The current judge of the Santa Clara County Probate Division is Judge Rise Jones Pichon.  She will enter the courtroom once it is called to order.  Judge Pichon calls the preapproved cases first.  If you want the matter heard, you will have the opportunity to let Judge Pichon know.  If there are no objections to a preapproved case, Judge Pichon will hand the signed order to the bailiff so the order can be picked up.  The orders can be taken to the probate filing clerks on the first floor so they can be filed.  

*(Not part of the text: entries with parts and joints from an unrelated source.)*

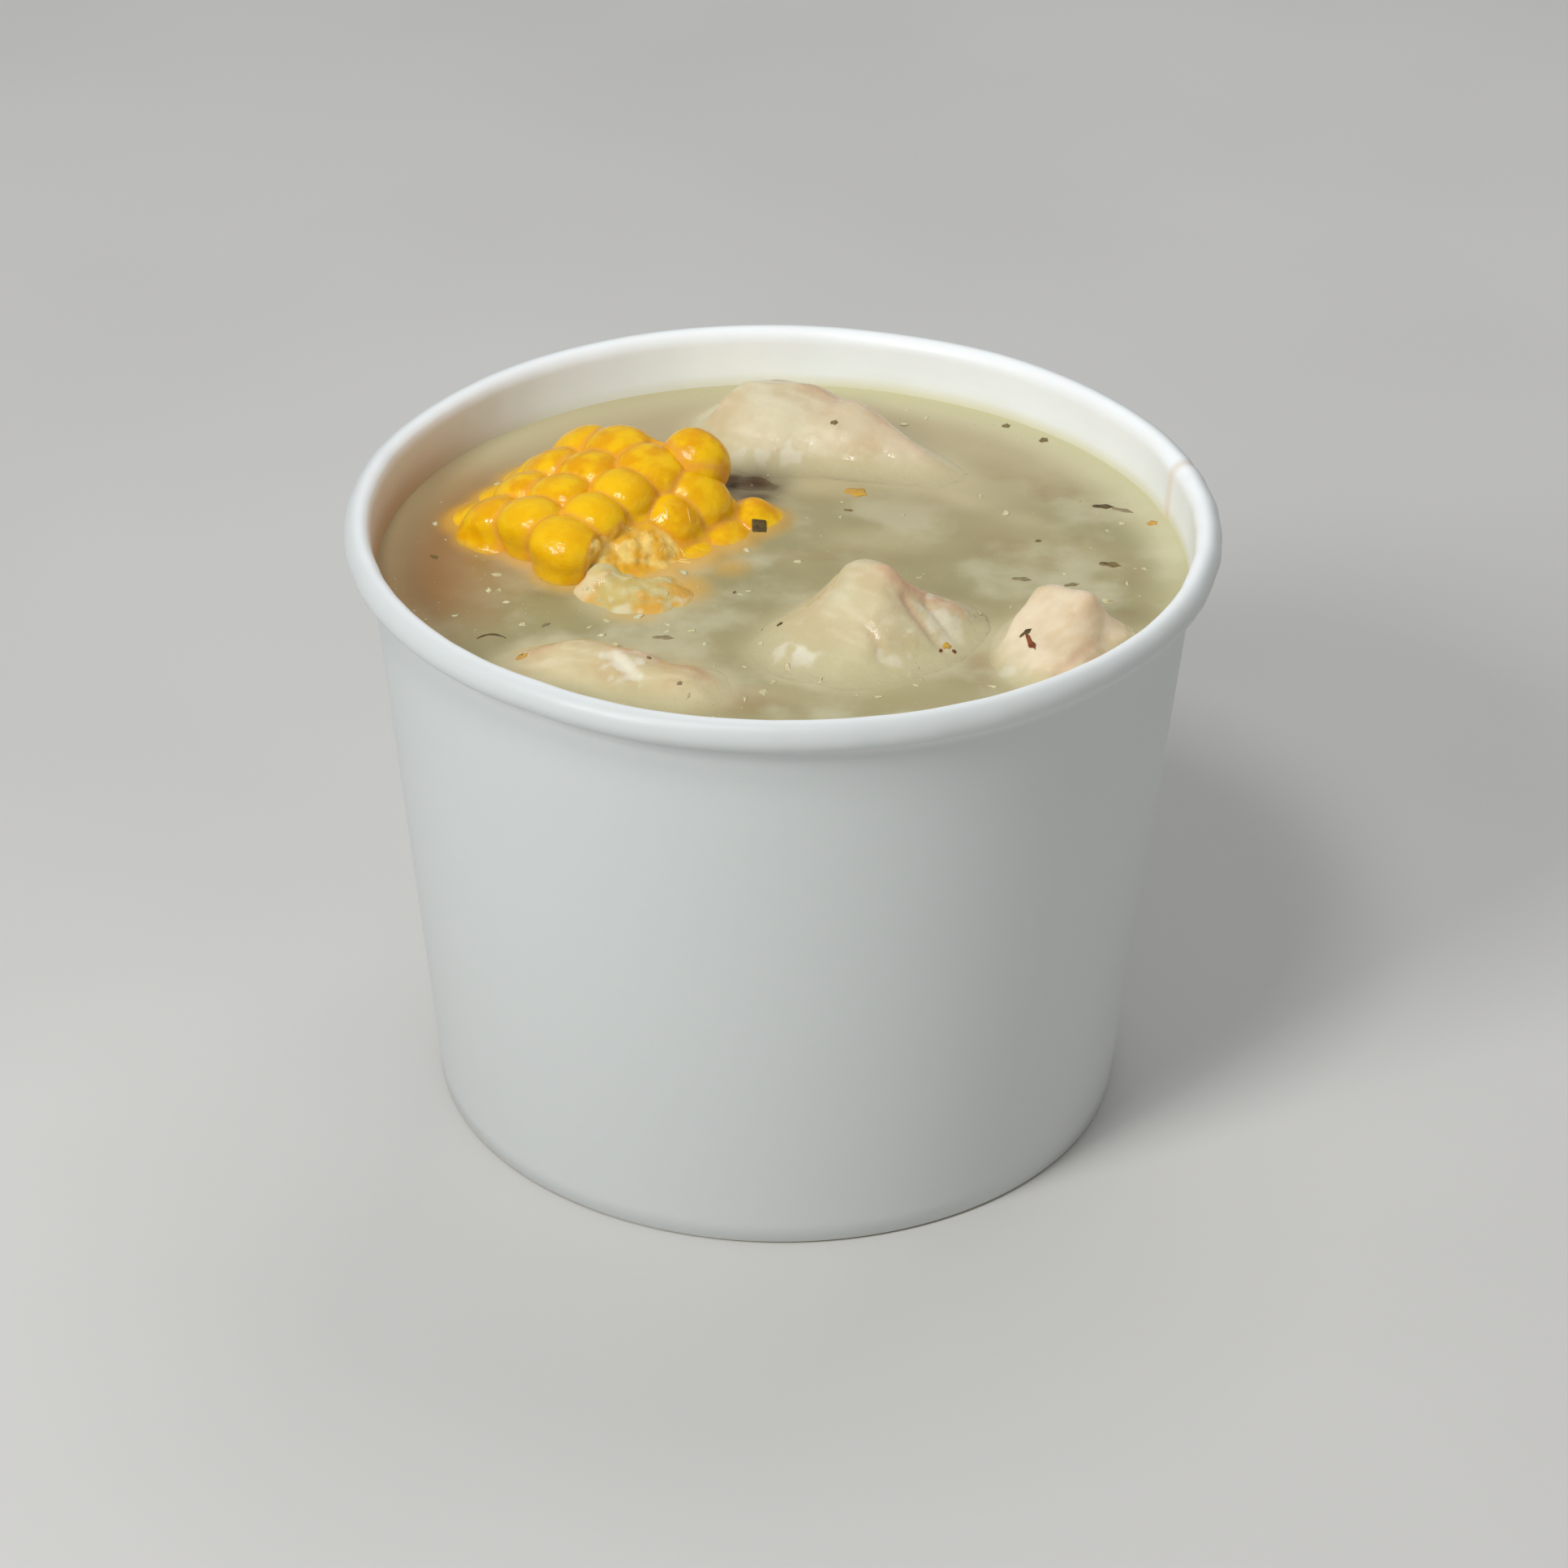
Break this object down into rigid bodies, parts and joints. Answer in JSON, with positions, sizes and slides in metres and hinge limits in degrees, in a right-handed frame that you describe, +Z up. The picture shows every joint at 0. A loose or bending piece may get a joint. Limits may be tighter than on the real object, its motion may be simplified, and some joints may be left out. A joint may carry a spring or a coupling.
{
  "type": "bowl of sancocho",
  "caption": "Paper soup cup filled with a cloudy pale broth, with a length of corn on the cob, chicken pieces and flecks of herb standing out of it.",
  "frame": {"origin": "middle of the cup's foot, on the surface it stands on", "axes": "+Z up, -Y towards the viewer of the picture, +X to the viewer's right"},
  "size_m": [0.098, 0.098, 0.0753],
  "materials": {
    "paper": "white coated paper board, satin",
    "broth": "cloudy pale olive-beige liquid, wet gloss",
    "cob": "pale torn cob, wet",
    "kernel": "cooked yellow corn, wet gloss",
    "chicken": "boiled pale meat, wet",
    "dark": "dark brown scrap, wet"
  },
  "bodies": {
    "root": {"cup_wall": "paper", "cup_base": "paper", "broth": "broth", "corn_cob": "cob", "corn_kernels": "kernel", "chicken_drumstick": "chicken", "chicken_peak": "chicken", "chicken_slab": "chicken", "chicken_sliver": "chicken", "dark_scrap": "dark"}
  },
  "joints": []
}
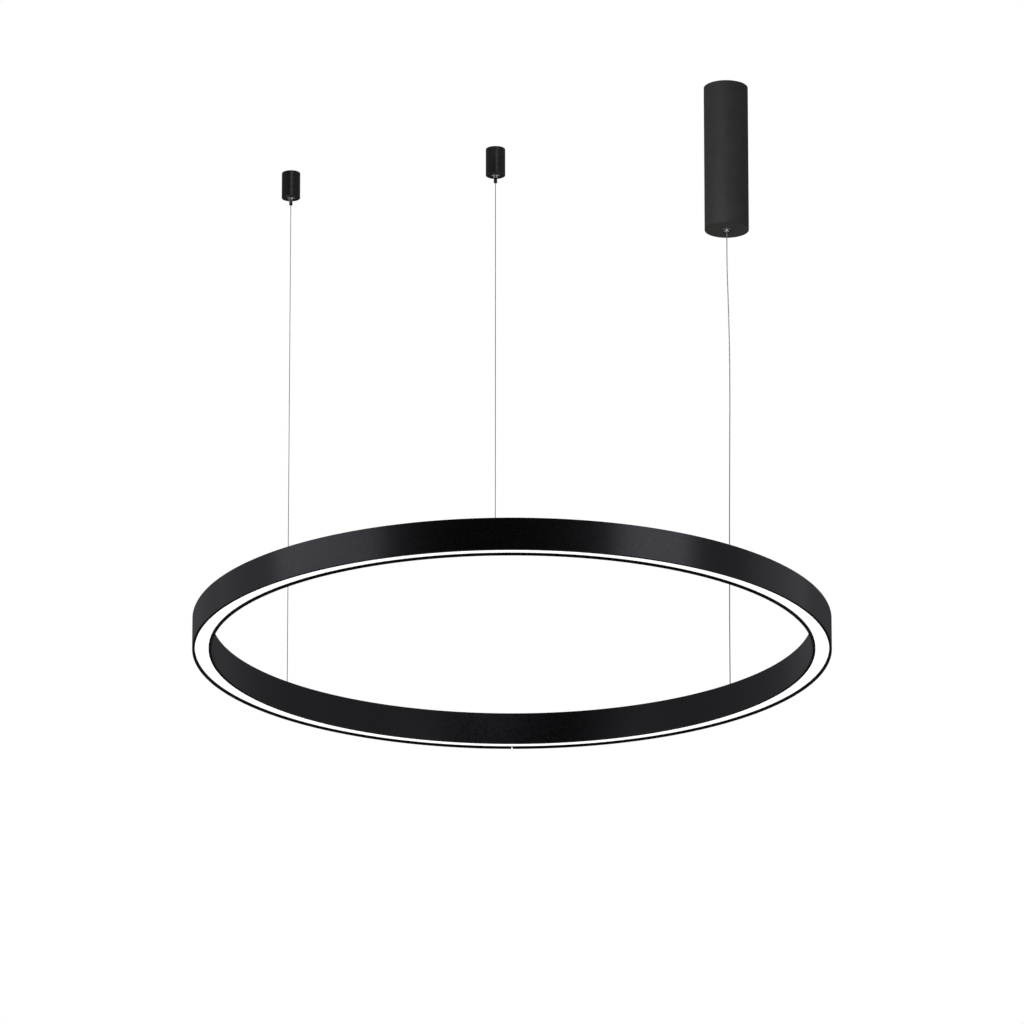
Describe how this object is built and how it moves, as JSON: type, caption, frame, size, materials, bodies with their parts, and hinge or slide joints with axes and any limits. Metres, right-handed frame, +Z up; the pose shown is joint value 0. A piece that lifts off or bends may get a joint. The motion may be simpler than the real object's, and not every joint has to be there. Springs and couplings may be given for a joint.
{
  "type": "ring pendant light",
  "caption": "Ring pendant ceiling light with a downward opal diffuser, hung by a power cable from a tall round driver canopy and by wires from small ceiling cups.",
  "frame": {"origin": "centre of the canopy's ceiling face", "axes": "+Z up into the ceiling, +Y away from the viewer of the picture, +X to the viewer's right"},
  "size_m": [0.9998, 1, 1.079],
  "materials": {
    "black_coat": "satin black powder coat on aluminium",
    "charcoal_coat": "fine matt charcoal powder coat on aluminium",
    "opal_diffuser": "opal acrylic, lit from behind",
    "wire_rope": "galvanised steel wire rope",
    "cable_sheath": "clear sheath over tinned braid",
    "nickel": "bright nickel plate",
    "zinc_steel": "zinc plated",
    "spring_steel": "drawn stainless",
    "brass": "turned",
    "case_plastic": "moulded white",
    "board_white": "white solder mask",
    "led_phosphor": "yellow phosphor",
    "lead_sheath": "insulated lead",
    "rubber": "matt",
    "button_black": "black anodised look"
  },
  "bodies": {
    "canopy_frame": {"canopy_ceiling_plate": "zinc_steel", "canopy_bracket": "zinc_steel", "canopy_bracket_screws": "zinc_steel", "earth_screw": "brass", "led_driver": "case_plastic", "driver_screws": "zinc_steel", "terminal_block": "case_plastic", "terminal_screws": "brass", "mains_leads": "lead_sheath", "output_lead": "cable_sheath", "canopy_gripper_body": "nickel", "canopy_gripper_nut": "zinc_steel", "canopy_gripper_cap": "nickel", "canopy_gripper_spring": "spring_steel"},
    "canopy_cover": {"canopy_tube": "charcoal_coat", "canopy_end_cap": "charcoal_coat", "canopy_bush": "nickel", "canopy_set_screws": "zinc_steel"},
    "canopy_plunger": {"canopy_plunger": "nickel", "canopy_gripper_balls": "spring_steel"},
    "ring": {"ring_housing_left": "black_coat", "ring_housing_right": "black_coat", "top_cover_left": "black_coat", "top_cover_right": "black_coat", "led_board_left": "board_white", "led_board_right": "board_white", "led_chips_left": "led_phosphor", "led_chips_right": "led_phosphor", "diffuser_left": "opal_diffuser", "diffuser_right": "opal_diffuser", "splice_plates": "zinc_steel", "splice_screws": "zinc_steel", "hanger_studs": "black_coat", "hanger_nuts": "zinc_steel", "wire_ferrules": "nickel", "ring_connector": "case_plastic", "ring_leads": "lead_sheath", "web_grommet": "rubber", "power_cable": "cable_sheath", "front_wire": "wire_rope", "left_wire": "wire_rope"},
    "front_cup": {"front_cup": "black_coat", "front_gripper_body": "nickel", "front_gripper_nut": "zinc_steel", "front_gripper_cap": "nickel", "front_gripper_spring": "spring_steel"},
    "front_base": {"front_base": "zinc_steel"},
    "front_plunger": {"front_plunger": "button_black", "front_gripper_balls": "spring_steel"},
    "left_cup": {"left_cup": "black_coat", "left_gripper_body": "nickel", "left_gripper_nut": "zinc_steel", "left_gripper_cap": "nickel", "left_gripper_spring": "spring_steel"},
    "left_base": {"left_base": "zinc_steel"},
    "left_plunger": {"left_plunger": "button_black", "left_gripper_balls": "spring_steel"}
  },
  "joints": [
    {"name": "ring_feed", "type": "slide", "parent": "canopy_frame", "child": "ring", "axis": [0, 0, 1], "range_m": [0, 0.528], "deforming": ["power_cable"]},
    {"name": "cover_slide", "type": "slide", "parent": "canopy_frame", "child": "canopy_cover", "axis": [0, 0, -1], "range_m": [0, 0.225]},
    {"name": "canopy_release", "type": "slide", "parent": "canopy_frame", "child": "canopy_plunger", "axis": [0, 0, 1], "range_m": [0, 0.002], "stiffness_N_per_m": 500, "springref_m": -0.002, "deforming": ["canopy_gripper_spring"]},
    {"name": "front_feed", "type": "slide", "parent": "ring", "child": "front_cup", "axis": [0, 0, -1], "range_m": [0, 0.105], "deforming": ["front_wire"]},
    {"name": "front_base_unscrew", "type": "slide", "parent": "front_cup", "child": "front_base", "axis": [0, 0, 1], "range_m": [0, 0.02]},
    {"name": "front_release", "type": "slide", "parent": "front_cup", "child": "front_plunger", "axis": [0, 0, 1], "range_m": [0, 0.002], "stiffness_N_per_m": 500, "springref_m": -0.002, "deforming": ["front_gripper_spring"]},
    {"name": "left_feed", "type": "slide", "parent": "ring", "child": "left_cup", "axis": [0, 0, -1], "range_m": [0, 0.375], "deforming": ["left_wire"]},
    {"name": "left_base_unscrew", "type": "slide", "parent": "left_cup", "child": "left_base", "axis": [0, 0, 1], "range_m": [0, 0.02]},
    {"name": "left_release", "type": "slide", "parent": "left_cup", "child": "left_plunger", "axis": [0, 0, 1], "range_m": [0, 0.002], "stiffness_N_per_m": 500, "springref_m": -0.002, "deforming": ["left_gripper_spring"]}
  ]
}
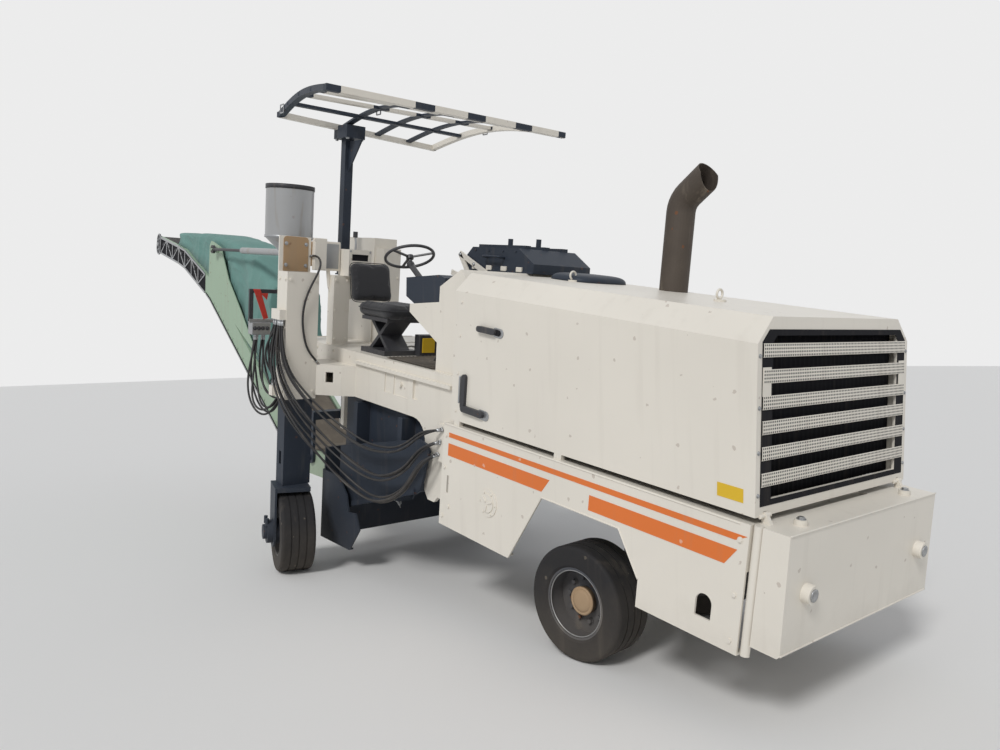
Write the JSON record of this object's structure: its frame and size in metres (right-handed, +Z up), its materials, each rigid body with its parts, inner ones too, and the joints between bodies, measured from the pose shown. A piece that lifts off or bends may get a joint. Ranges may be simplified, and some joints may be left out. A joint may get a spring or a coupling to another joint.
{
  "type": "cold planer milling machine",
  "caption": "Wheeled cold planer: milling drum between lifting rear legs and a steered front axle, tilting engine hood, driver seat under an open frame, and a rear loading conveyor.",
  "frame": {"origin": "middle of the footprint, on the ground under the wheels", "axes": "+X towards the counterweight, against the conveyor; +Y to the driver's left; +Z up"},
  "size_m": [10.4183, 2.5928, 3.873],
  "materials": {
    "cream_paint": "semi-gloss",
    "slate_paint": "satin",
    "green_paint": "satin",
    "tan_paint": "satin",
    "bare_steel": "worn",
    "cast_iron": "painted",
    "aluminium_core": "matt",
    "tyre": "matt",
    "black_rubber": "matt",
    "black_plastic": "matt",
    "seat_cover": "matt",
    "cover_fabric": "matt"
  },
  "bodies": {
    "chassis": {"main_frame": "cream_paint", "skirt_right": "cream_paint", "skirt_left": "cream_paint", "counterweight": "cream_paint", "front_axle": "slate_paint", "engine": "cast_iron", "radiator": "aluminium_core", "platform": "cream_paint", "cowl": "cream_paint", "hydraulic_box": "slate_paint", "console": "slate_paint", "rear_cabinet": "cream_paint", "seat_stand": "slate_paint", "seat": "seat_cover", "steering_column": "black_plastic", "canopy_mast": "slate_paint", "canopy_frame": "cream_paint", "round_tank": "bare_steel", "column_right": "cream_paint", "column_left": "cream_paint", "arm_right": "cream_paint", "arm_left": "cream_paint", "drum_housing": "slate_paint", "rear_mast": "cream_paint", "hose_high": "black_rubber", "hose_middle": "black_rubber", "hose_low": "black_rubber", "hose_drop": "black_rubber"},
    "hood": {"hood": "cream_paint", "grille": "bare_steel", "exhaust": "bare_steel"},
    "steering_wheel": {"steering_wheel": "black_plastic"},
    "knuckle_right": {"knuckle_right": "slate_paint"},
    "knuckle_left": {"knuckle_left": "slate_paint"},
    "wheel_front_right": {"rim_front_right": "tan_paint", "tyre_front_right": "tyre"},
    "wheel_front_left": {"rim_front_left": "tan_paint", "tyre_front_left": "tyre"},
    "leg_right": {"leg_right": "slate_paint"},
    "leg_left": {"leg_left": "slate_paint"},
    "fork_right": {"fork_right": "slate_paint"},
    "fork_left": {"fork_left": "slate_paint"},
    "wheel_rear_right": {"rim_rear_right": "tan_paint", "tyre_rear_right": "tyre"},
    "wheel_rear_left": {"rim_rear_left": "tan_paint", "tyre_rear_left": "tyre"},
    "drum": {"drum": "slate_paint", "picks_right": "bare_steel", "picks_left": "bare_steel"},
    "side_plate_right": {"side_plate_right": "slate_paint"},
    "side_plate_left": {"side_plate_left": "slate_paint"},
    "scraper": {"scraper": "slate_paint"},
    "yoke": {"conveyor_yoke": "slate_paint"},
    "boom": {"boom": "green_paint", "belt": "black_rubber", "belt_cover": "cover_fabric"},
    "head_pulley": {"head_pulley": "bare_steel"},
    "tail_pulley": {"tail_pulley": "bare_steel"},
    "stay_tube": {"stay_tube": "slate_paint"},
    "stay_rod": {"stay_rod": "bare_steel"}
  },
  "joints": [
    {"name": "hood_hinge", "type": "hinge", "parent": "chassis", "child": "hood", "pos_m": [5.02235, 0.01553, 1.00611], "axis": [0, 1, 0], "range_deg": [0, 45]},
    {"name": "steering_wheel_turn", "type": "hinge", "parent": "chassis", "child": "steering_wheel", "pos_m": [1.64263, -0.31447, 2.48568], "axis": [-0.3165, 0.0985, 0.9435], "range_deg": [-540, 540]},
    {"name": "front_steer_right", "type": "hinge", "parent": "chassis", "child": "knuckle_right", "pos_m": [3.80726, -0.37447, 0.33273], "axis": [0.1374, 0, 0.9905], "range_deg": [-28, 20]},
    {"name": "front_wheel_right_spin", "type": "hinge", "parent": "knuckle_right", "child": "wheel_front_right", "pos_m": [3.81935, -0.54904, 0.33105], "axis": [-0.0691, 0.9976, 0.0096], "continuous": true},
    {"name": "leg_right_lift", "type": "slide", "parent": "chassis", "child": "leg_right", "axis": [0.1374, 0, 0.9905], "range_m": [0, 0.45]},
    {"name": "rear_steer_right", "type": "hinge", "parent": "leg_right", "child": "fork_right", "pos_m": [0.88526, -1.03447, 0.73819], "axis": [0.1374, 0, 0.9905], "range_deg": [-3, 33]},
    {"name": "rear_wheel_right_spin", "type": "hinge", "parent": "fork_right", "child": "wheel_rear_right", "pos_m": [0.88765, -1.05, 0.33375], "axis": [0.2564, 0.9659, -0.0356], "continuous": true},
    {"name": "side_plate_right_lift", "type": "slide", "parent": "chassis", "child": "side_plate_right", "axis": [0.1374, 0, 0.9905], "range_m": [0, 0.25]},
    {"name": "front_steer_left", "type": "hinge", "parent": "chassis", "child": "knuckle_left", "pos_m": [3.80726, 0.40553, 0.33273], "axis": [0.1374, 0, 0.9905], "range_deg": [-28, 20]},
    {"name": "front_wheel_left_spin", "type": "hinge", "parent": "knuckle_left", "child": "wheel_front_left", "pos_m": [3.79517, 0.5801, 0.33441], "axis": [-0.0691, 0.9976, 0.0096], "continuous": true},
    {"name": "leg_left_lift", "type": "slide", "parent": "chassis", "child": "leg_left", "axis": [0.1374, 0, 0.9905], "range_m": [0, 0.45]},
    {"name": "rear_steer_left", "type": "hinge", "parent": "leg_left", "child": "fork_left", "pos_m": [0.88526, 1.06553, 0.73819], "axis": [0.1374, 0, 0.9905], "range_deg": [-3, 33]},
    {"name": "rear_wheel_left_spin", "type": "hinge", "parent": "fork_left", "child": "wheel_rear_left", "pos_m": [0.88765, 1.05, 0.33375], "axis": [0.2564, 0.9659, -0.0356], "continuous": true},
    {"name": "side_plate_left_lift", "type": "slide", "parent": "chassis", "child": "side_plate_left", "axis": [0.1374, 0, 0.9905], "range_m": [0, 0.25]},
    {"name": "drum_spin", "type": "hinge", "parent": "chassis", "child": "drum", "pos_m": [1.56757, 0.01553, 0.92619], "axis": [0, 1, 0], "continuous": true},
    {"name": "scraper_lift", "type": "slide", "parent": "chassis", "child": "scraper", "axis": [0.1374, 0, 0.9905], "range_m": [0, 0.25]},
    {"name": "conveyor_slew", "type": "hinge", "parent": "chassis", "child": "yoke", "pos_m": [-0.17459, 0.01553, 0.88526], "axis": [0.1374, 0, 0.9905], "range_deg": [-25, 25]},
    {"name": "conveyor_lift", "type": "hinge", "parent": "yoke", "child": "boom", "pos_m": [-0.19108, 0.01553, 0.76639], "axis": [0, 1, 0], "range_deg": [-6, 6]},
    {"name": "head_pulley_spin", "type": "hinge", "parent": "boom", "child": "head_pulley", "pos_m": [-5.09793, 0.01553, 3.45634], "axis": [0, 1, 0], "continuous": true},
    {"name": "tail_pulley_spin", "type": "hinge", "parent": "boom", "child": "tail_pulley", "pos_m": [0.52209, 0.01553, 0.66743], "axis": [0, 1, 0], "continuous": true},
    {"name": "stay_pivot", "type": "hinge", "parent": "yoke", "child": "stay_tube", "pos_m": [-0.02652, 0.01553, 2.75263], "axis": [0, 1, 0], "range_deg": [-6.43, 6.43]},
    {"name": "stay_rod_slide", "type": "slide", "parent": "stay_tube", "child": "stay_rod", "axis": [-0.9915, 0, 0.13], "range_m": [-0.211, 0.211]}
  ],
  "couplings": [
    {"joint": "stay_pivot", "follows": "conveyor_lift", "ratio": 1.0391},
    {"joint": "stay_rod_slide", "follows": "conveyor_lift", "m_per_rad": -1.9867}
  ]
}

The remaining cases are generally taken in order of their line numbers.  The case is called and the parties make their way to the tables on the other side of the partition.  The petitioners table is on the right hand side and the respondents table is on the left hand side.  Generally, the judge will hear from the petitioner first.  You should be prepared with a short summary or argument.  The respondent will have their opportunity to respond.  Judge Pichon will ask questions if she feels she needs clarification or additional information.  Each case will generally take 3-5 minutes.  The judge will then make a decision such as granting or denying the petition or setting the next hearing.  You can leave the courtroom after your case is heard.

These are generally status hearings.  This is not a trial.  This is merely a time for the judge to see if there is opposition to the petition and check in with the case.  For some cases, such as a petition to remove the trustee, the case will be adjudicated at trial.  For other type of cases such as an uncontested spousal property petition, the judge may be able to make a decision at the initial hearing.  

If you have the opportunity I recommend attending a court session at least once prior to your court date.  This will allow you to see how Judge Pichon controls her courtroom and manages the cases.